The investment thesis on Boston Beer is that its dominant position in hard tea and cider provides a stable floor of cash while it retools its seltzer and craft beer production to protect margins. Its real asset is the ownership of category-defining brands like Twisted Tea, which continues to grow while competitors struggle to find a foothold in the flavored malt beverage space. If management can stabilize the volume declines in Truly while maintaining pricing power, the company can return to steady earnings growth.

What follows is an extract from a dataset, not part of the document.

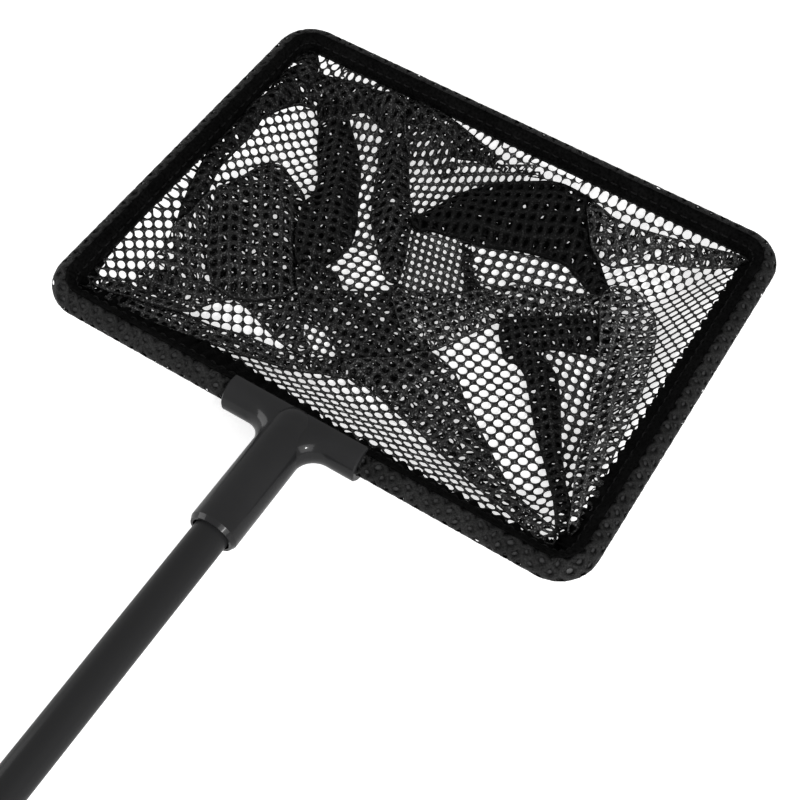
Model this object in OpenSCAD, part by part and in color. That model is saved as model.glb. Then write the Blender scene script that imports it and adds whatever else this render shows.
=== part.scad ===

We think Boston Beer is an undervalued business with a durable collection of brands that the market is currently viewing primarily through the lens of a faded seltzer craze. The company is much more than just a seltzer play, and its ability to generate significant cash without debt makes it a resilient owner of shelf space. The core risk is whether the craft beer and seltzer segments continue to shrink faster than Twisted Tea can grow to fill the gap.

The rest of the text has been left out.